Check every line of the material below for "code". Give the number of lines that have it, and only that.

-- START OF SUPPLIED MATERIAL --

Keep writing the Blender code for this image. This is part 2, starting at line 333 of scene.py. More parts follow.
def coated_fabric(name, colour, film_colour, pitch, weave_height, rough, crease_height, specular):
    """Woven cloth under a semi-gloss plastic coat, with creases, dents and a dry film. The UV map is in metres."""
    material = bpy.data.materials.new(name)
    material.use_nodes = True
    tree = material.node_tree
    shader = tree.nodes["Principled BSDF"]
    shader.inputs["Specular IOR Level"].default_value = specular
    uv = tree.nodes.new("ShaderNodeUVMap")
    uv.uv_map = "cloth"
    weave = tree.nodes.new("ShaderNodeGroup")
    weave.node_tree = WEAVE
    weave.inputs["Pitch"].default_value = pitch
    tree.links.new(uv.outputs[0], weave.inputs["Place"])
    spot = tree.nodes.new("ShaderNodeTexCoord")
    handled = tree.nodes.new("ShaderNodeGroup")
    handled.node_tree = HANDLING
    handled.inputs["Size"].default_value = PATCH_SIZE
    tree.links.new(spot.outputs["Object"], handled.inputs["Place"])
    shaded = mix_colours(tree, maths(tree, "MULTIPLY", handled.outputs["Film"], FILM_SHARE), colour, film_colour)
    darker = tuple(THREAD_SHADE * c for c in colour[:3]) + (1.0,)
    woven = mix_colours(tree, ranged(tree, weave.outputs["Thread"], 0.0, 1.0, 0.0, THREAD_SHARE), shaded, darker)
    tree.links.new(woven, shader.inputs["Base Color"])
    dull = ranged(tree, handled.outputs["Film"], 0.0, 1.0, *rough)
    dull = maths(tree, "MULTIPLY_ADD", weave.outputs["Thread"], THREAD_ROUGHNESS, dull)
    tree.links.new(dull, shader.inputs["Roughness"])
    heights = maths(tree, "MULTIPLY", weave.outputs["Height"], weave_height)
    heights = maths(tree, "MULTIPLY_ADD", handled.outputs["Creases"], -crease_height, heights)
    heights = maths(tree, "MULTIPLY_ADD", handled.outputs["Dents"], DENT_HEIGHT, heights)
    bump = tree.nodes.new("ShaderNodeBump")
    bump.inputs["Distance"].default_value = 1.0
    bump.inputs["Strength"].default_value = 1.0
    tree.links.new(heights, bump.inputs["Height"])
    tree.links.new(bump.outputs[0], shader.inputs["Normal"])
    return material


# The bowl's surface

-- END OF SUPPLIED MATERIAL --
-- START OF SUPPLIED MATERIAL --

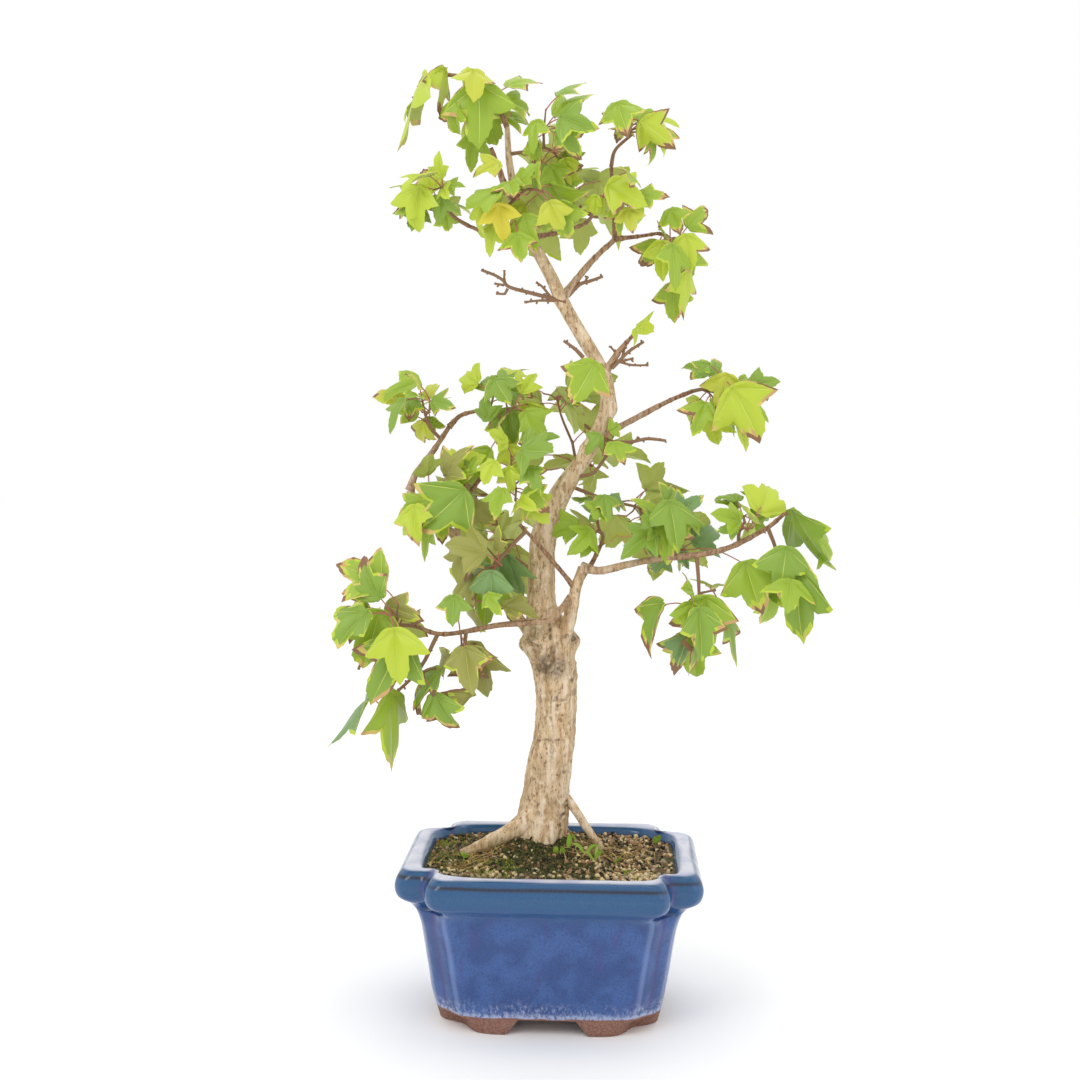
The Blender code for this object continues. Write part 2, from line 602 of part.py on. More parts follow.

-- END OF SUPPLIED MATERIAL --

_TASK RESPONSE_
2